— start of Data for the task —
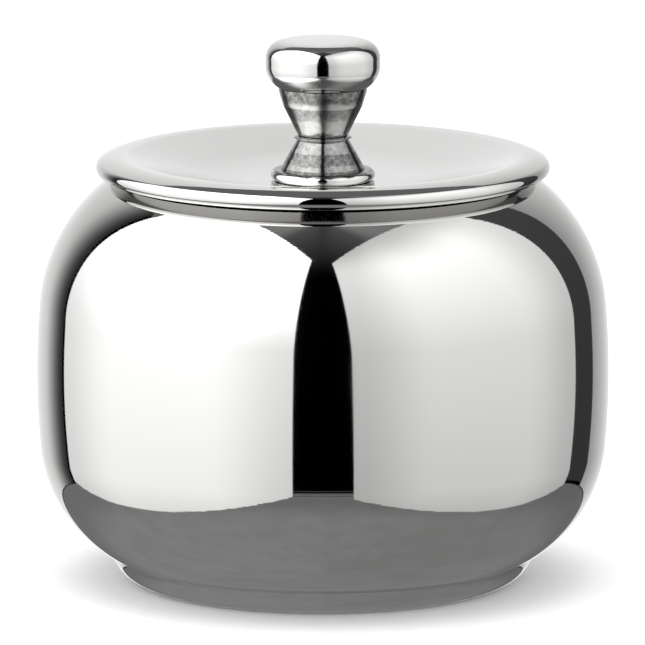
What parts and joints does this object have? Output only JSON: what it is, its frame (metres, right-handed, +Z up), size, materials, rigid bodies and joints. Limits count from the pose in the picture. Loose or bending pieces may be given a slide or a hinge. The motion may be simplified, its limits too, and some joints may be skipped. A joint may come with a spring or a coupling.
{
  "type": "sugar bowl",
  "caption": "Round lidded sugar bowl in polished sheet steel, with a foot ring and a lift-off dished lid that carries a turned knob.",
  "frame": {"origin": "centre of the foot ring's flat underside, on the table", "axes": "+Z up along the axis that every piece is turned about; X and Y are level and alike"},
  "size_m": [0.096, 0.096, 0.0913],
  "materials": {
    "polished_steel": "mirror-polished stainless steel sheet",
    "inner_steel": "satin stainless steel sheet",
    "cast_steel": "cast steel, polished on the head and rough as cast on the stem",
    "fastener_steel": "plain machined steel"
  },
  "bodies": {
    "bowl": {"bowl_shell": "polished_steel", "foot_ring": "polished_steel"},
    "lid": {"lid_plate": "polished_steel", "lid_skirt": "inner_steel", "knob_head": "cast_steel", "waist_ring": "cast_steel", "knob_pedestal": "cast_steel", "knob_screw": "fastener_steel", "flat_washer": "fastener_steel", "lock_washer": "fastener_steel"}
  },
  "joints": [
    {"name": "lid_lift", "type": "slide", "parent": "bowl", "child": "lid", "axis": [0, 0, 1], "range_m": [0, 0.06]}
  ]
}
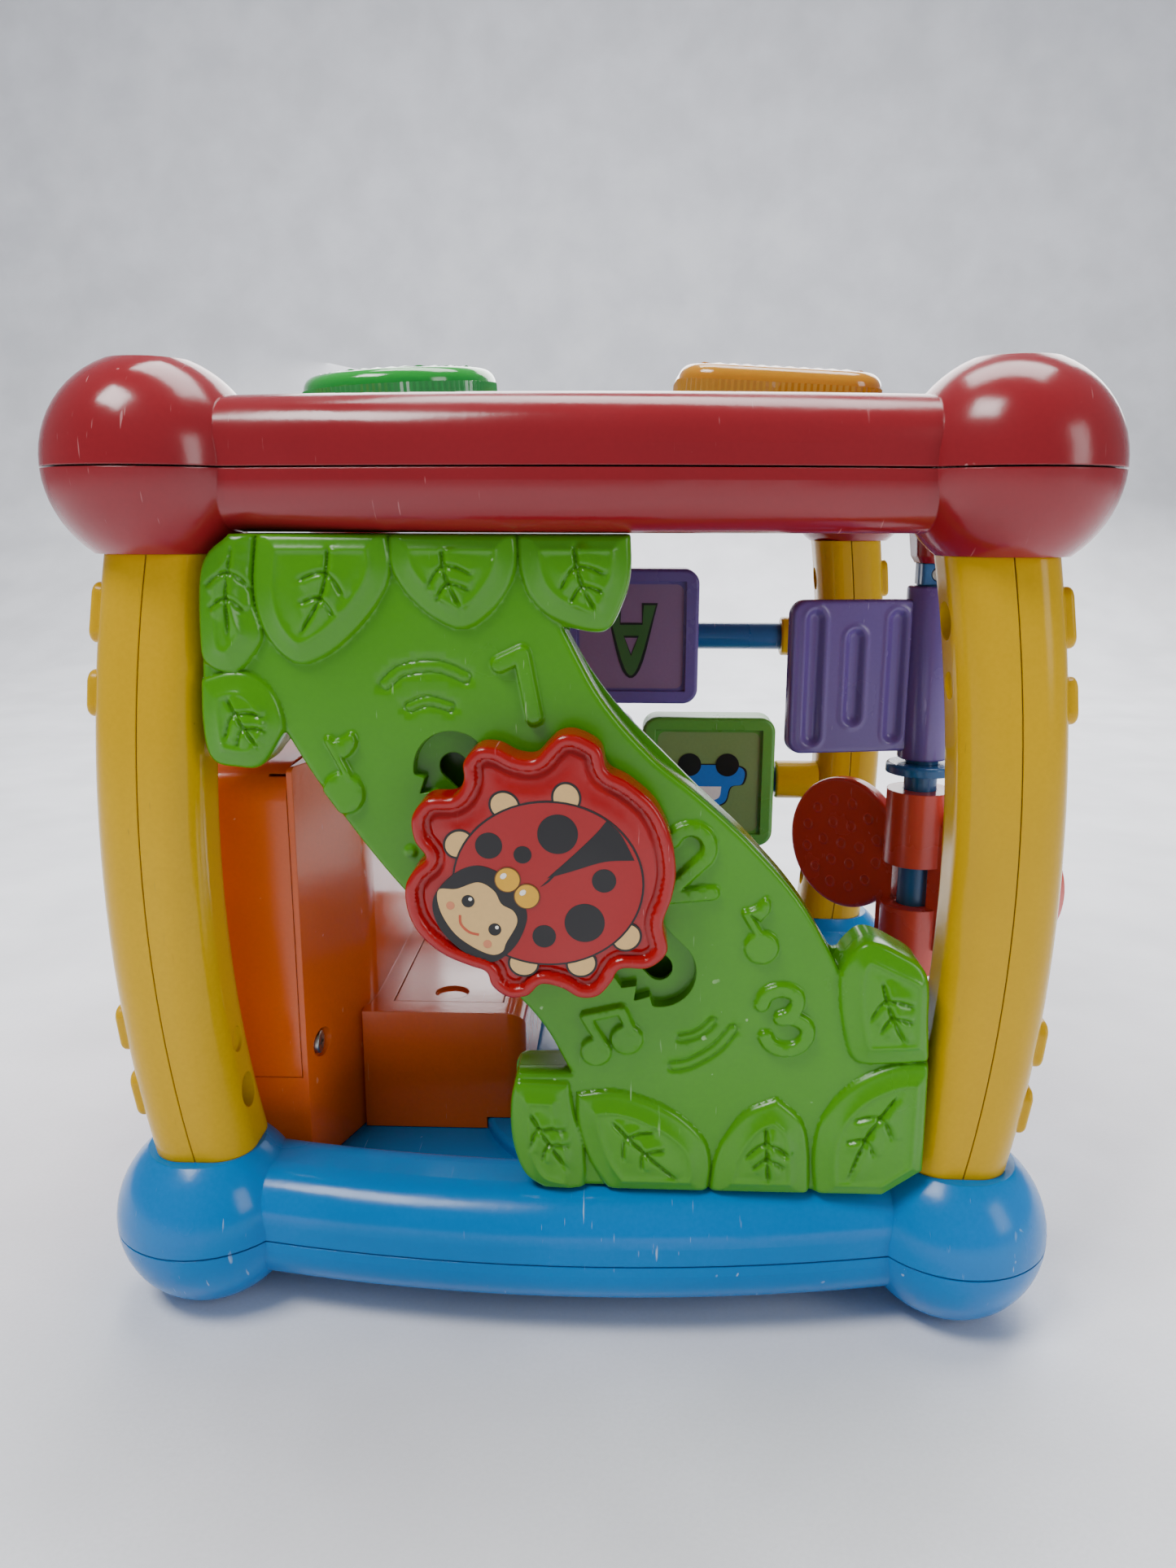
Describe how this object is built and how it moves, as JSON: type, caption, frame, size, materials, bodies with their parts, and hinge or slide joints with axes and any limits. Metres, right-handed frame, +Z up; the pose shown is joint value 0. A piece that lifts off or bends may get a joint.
— end of Data for the task —
What the task asks:
Return what is listed above, exactly and completely.

Written reply:
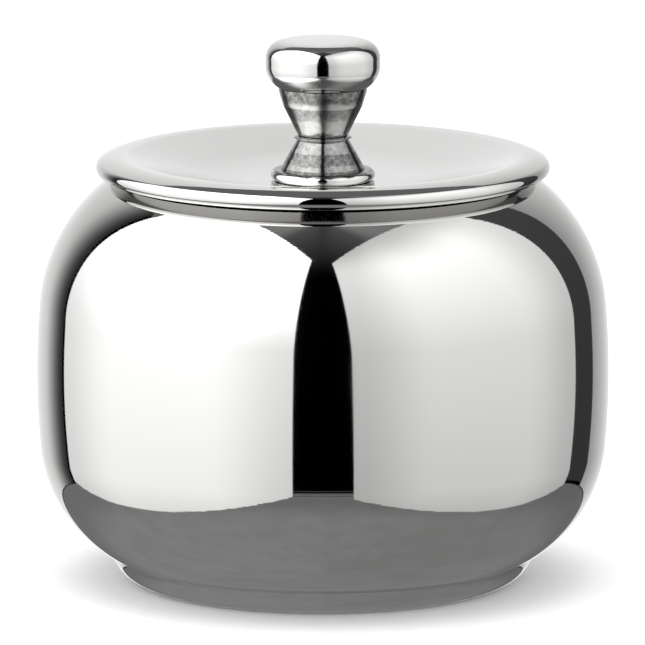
What parts and joints does this object have? Output only JSON: what it is, its frame (metres, right-handed, +Z up), size, materials, rigid bodies and joints. Limits count from the pose in the picture. Loose or bending pieces may be given a slide or a hinge. The motion may be simplified, its limits too, and some joints may be skipped. A joint may come with a spring or a coupling.
{
  "type": "sugar bowl",
  "caption": "Round lidded sugar bowl in polished sheet steel, with a foot ring and a lift-off dished lid that carries a turned knob.",
  "frame": {"origin": "centre of the foot ring's flat underside, on the table", "axes": "+Z up along the axis that every piece is turned about; X and Y are level and alike"},
  "size_m": [0.096, 0.096, 0.0913],
  "materials": {
    "polished_steel": "mirror-polished stainless steel sheet",
    "inner_steel": "satin stainless steel sheet",
    "cast_steel": "cast steel, polished on the head and rough as cast on the stem",
    "fastener_steel": "plain machined steel"
  },
  "bodies": {
    "bowl": {"bowl_shell": "polished_steel", "foot_ring": "polished_steel"},
    "lid": {"lid_plate": "polished_steel", "lid_skirt": "inner_steel", "knob_head": "cast_steel", "waist_ring": "cast_steel", "knob_pedestal": "cast_steel", "knob_screw": "fastener_steel", "flat_washer": "fastener_steel", "lock_washer": "fastener_steel"}
  },
  "joints": [
    {"name": "lid_lift", "type": "slide", "parent": "bowl", "child": "lid", "axis": [0, 0, 1], "range_m": [0, 0.06]}
  ]
}
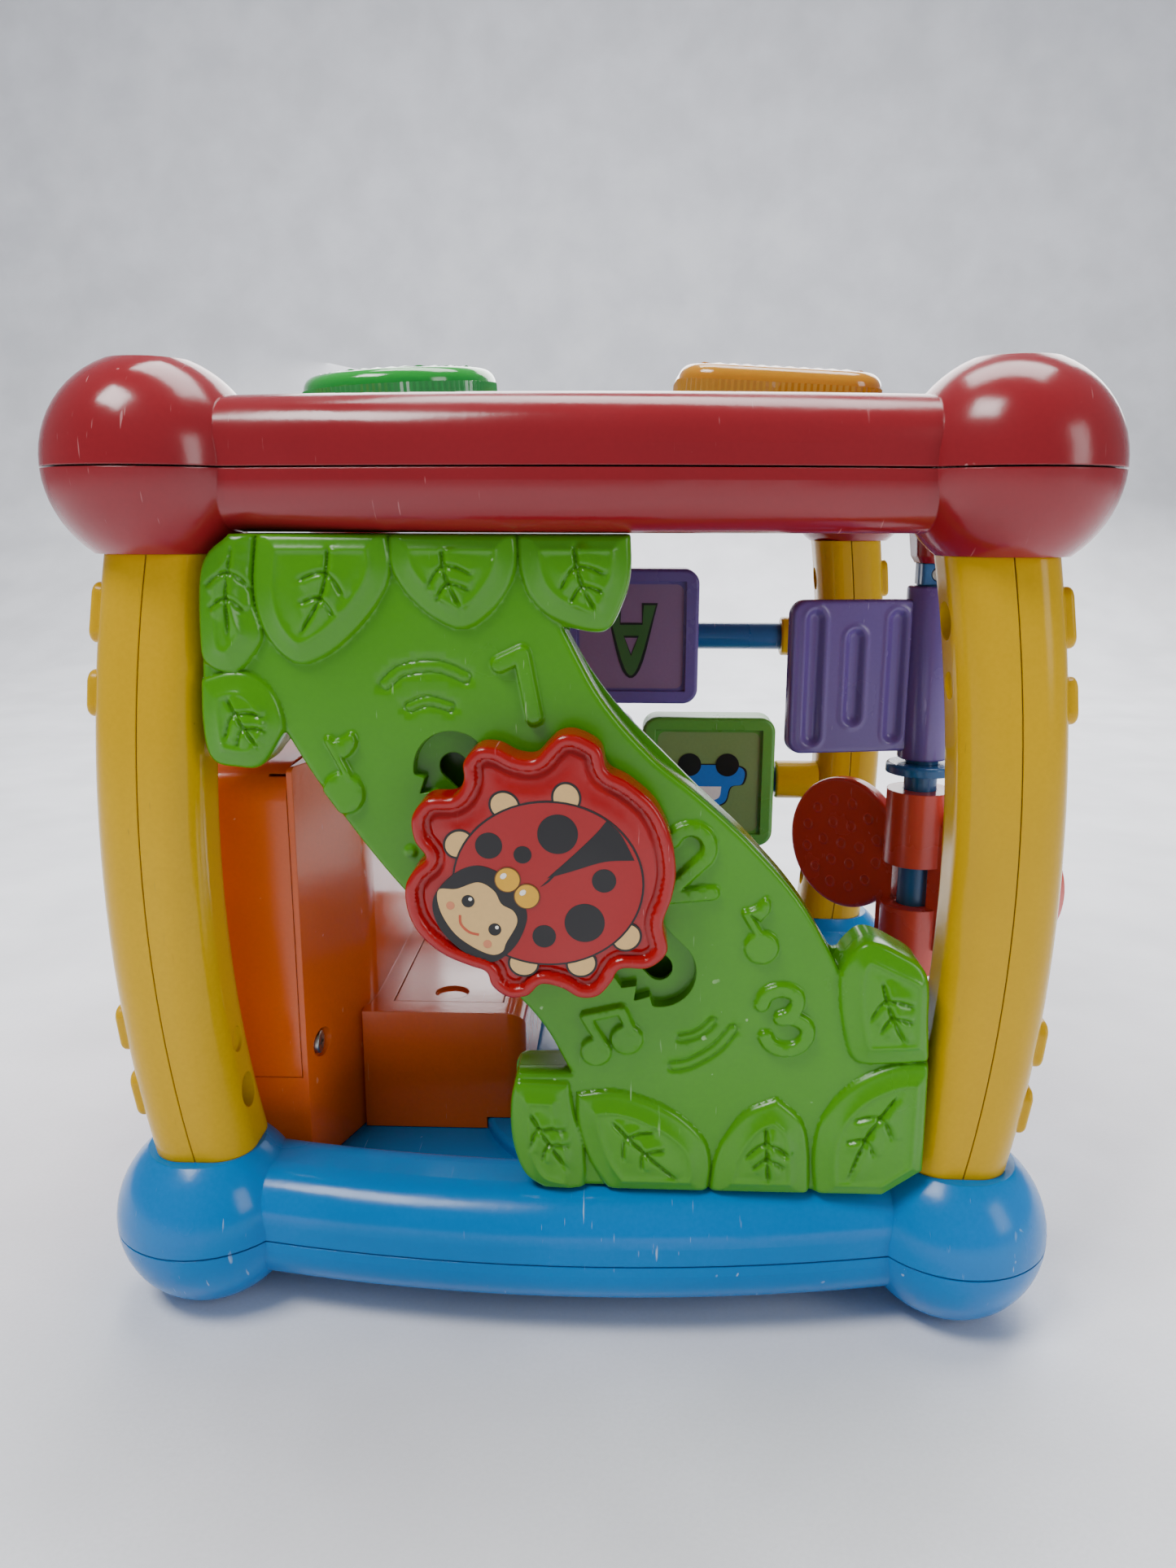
Describe how this object is built and how it moves, as JSON: type, caption, frame, size, materials, bodies with their parts, and hinge or slide joints with axes and any limits. Metres, right-handed frame, +Z up; the pose shown is joint value 0. A piece that lifts off or bends may get a joint.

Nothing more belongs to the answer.